** Start **

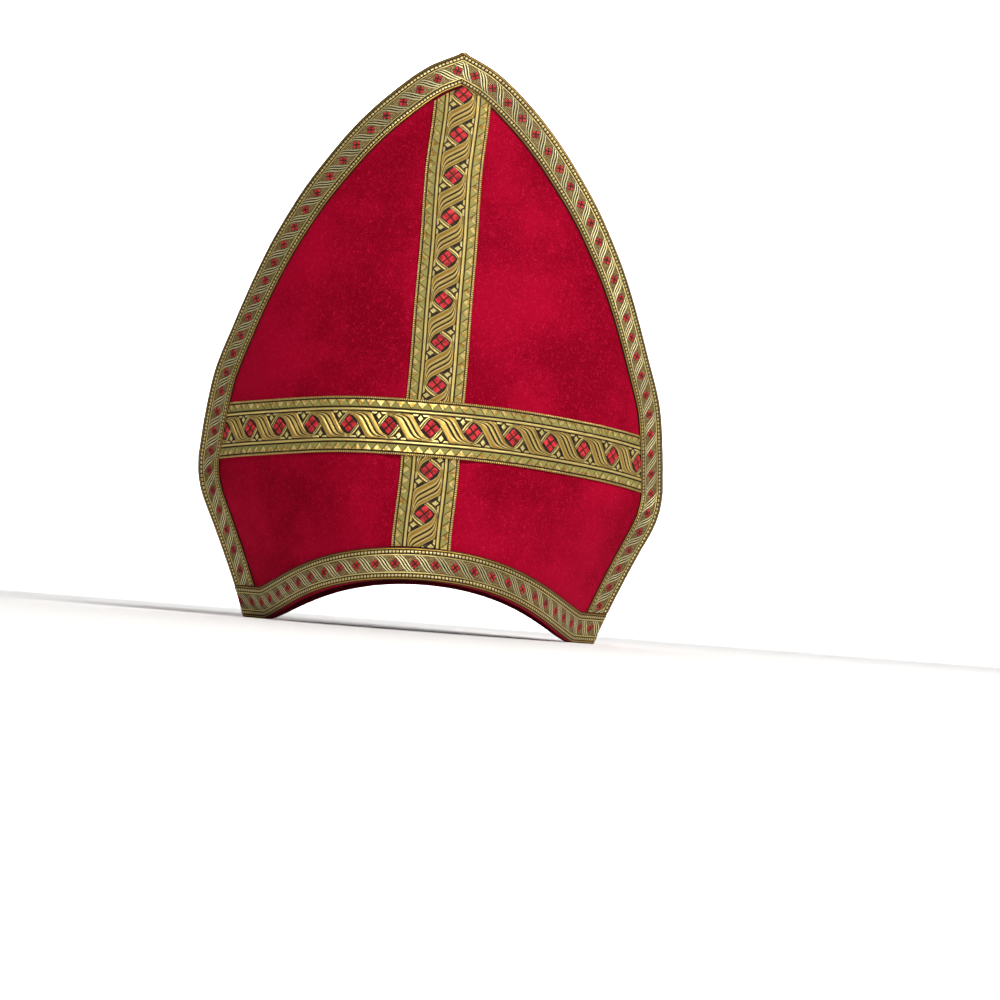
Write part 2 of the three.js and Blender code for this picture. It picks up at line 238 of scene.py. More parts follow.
class MitreColours(bpy.types.PropertyGroup):
    """Colours of the velvet, the lining and the threads."""

    velvet: hue("Velvet", "Pile of the shields", (0.37, 0.0012, 0.021))
    # The velvet's darker colour: brushed patches of the pile, and painted shade in its hollows.
    velvet_brushed_and_shaded: hue(
        "Velvet shade", "Brushed and hollow places of the pile", (0.22, 0.0004, 0.010))
    # The velvet's lighter colour: painted highlights on the tips of the pile.
    velvet_glint: hue(
        "Velvet fleck", "Tips of the pile that catch the light", (0.56, 0.010, 0.055))
    lining: hue("Lining", "Inside of the shields", (0.17, 0.003, 0.012))
    crown: hue("Crown", "Cloth folded between the horns", (0.26, 0.002, 0.016))
    gold: hue("Gold thread", "Ordinary metal thread", (0.62, 0.39, 0.085))
    # Light metal thread, with the painted highlights along the crests of the ribs.
    bright: hue("Bright thread", "Highlights of the metal thread", (0.97, 0.78, 0.28))
    tan: hue("Tan thread", "Broad floats of duller thread", (0.50, 0.26, 0.045))
    pale: hue("Pale thread", "Thin crossing threads", (0.74, 0.64, 0.27))
    cream: hue(
        "Cream thread", "Slanting threads and beads of the narrow braid", (1.0, 0.88, 0.46))
    olive: hue("Olive thread", "Dull ground thread", (0.15, 0.10, 0.025))
    # Dark ground thread, also laid as painted shade in the grooves between ribs, squares and
    # triangles and in the gaps between beads.
    shadow: hue("Ground thread", "Dark ground between the floats", (0.022, 0.011, 0.004))
    green: hue("Green thread", "Triangles along the wide braid", (0.36, 0.33, 0.09))
    red: hue("Red thread", "Diamonds of the braids", (0.66, 0.028, 0.036))


class MitreStage(bpy.types.PropertyGroup):
    """Camera, lights and floor."""

    lens: FloatProperty(name="Lens", description="Focal length", default=71.6, unit="CAMERA")
    distance: metres("Distance", "Camera to the mitre's middle", 1.3)
    sideways: metres("Sideways", "Camera's place to the right", 0.0146)
    eye_height: metres("Eye height", "Camera above the floor", 0.012)
    pan: degrees("Pan", "Camera turned right", -1.393)
    tilt: degrees("Tilt", "Camera tilted up", 3.391)
    roll: degrees("Roll", "Camera rolled", 4.481)
    floor: hue("Floor", "Floor and backdrop", (0.80, 0.80, 0.80))


def ease(t):
    """Smooth step of numbers, from 0 to 1."""
    t = np.clip(t, 0, 1)
    return t * t * (3 - 2 * t)


def lerp(a, b, t):
    return a + (b - a) * t


def through(table, up):
    """A smooth curve through a table's points."""
    x, y = np.array(table["up"], float), np.array(table["out"], float)
    index = np.arange(len(x))
    up = np.clip(up, 0, 1)
    k = np.clip(np.searchsorted(x, up, side="right") - 1, 0, index[-2])
    before, after = np.maximum(index - 1, 0), np.minimum(index + 1, index[-1])
    slope = (y[after] - y[before]) / (x[after] - x[before])
    span = x[k + 1] - x[k]
    t = (up - x[k]) / span
    bend = t * (1 - t) * span
    return lerp(y[k], y[k + 1], ease(t)) + bend * ((1 - t) * slope[k] - t * slope[k + 1])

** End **

-- Work to complete --
Return the lines above precisely as they appear, beginning at the first line and ending at the line with "the velvet, the", and nothing after it.

-- Reply --
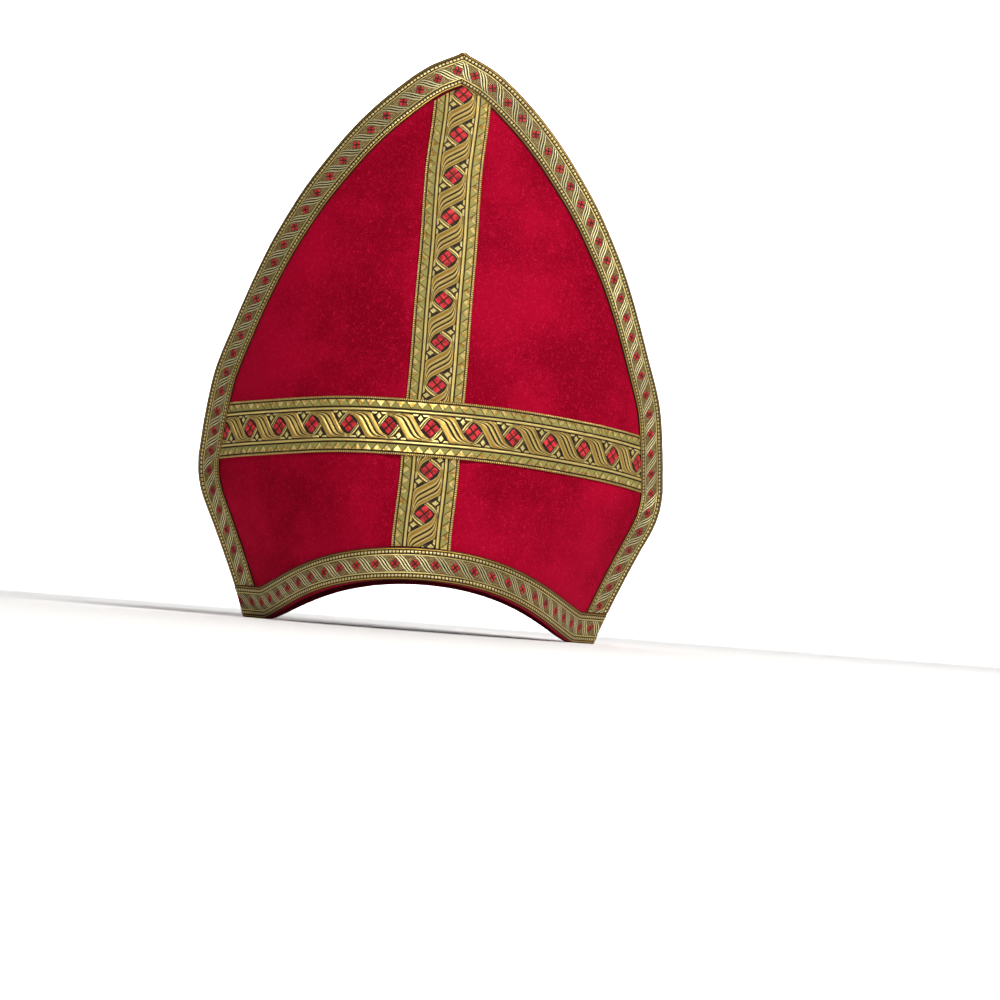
Write part 2 of the three.js and Blender code for this picture. It picks up at line 238 of scene.py. More parts follow.
class MitreColours(bpy.types.PropertyGroup):
    """Colours of the velvet, the lining and the threads."""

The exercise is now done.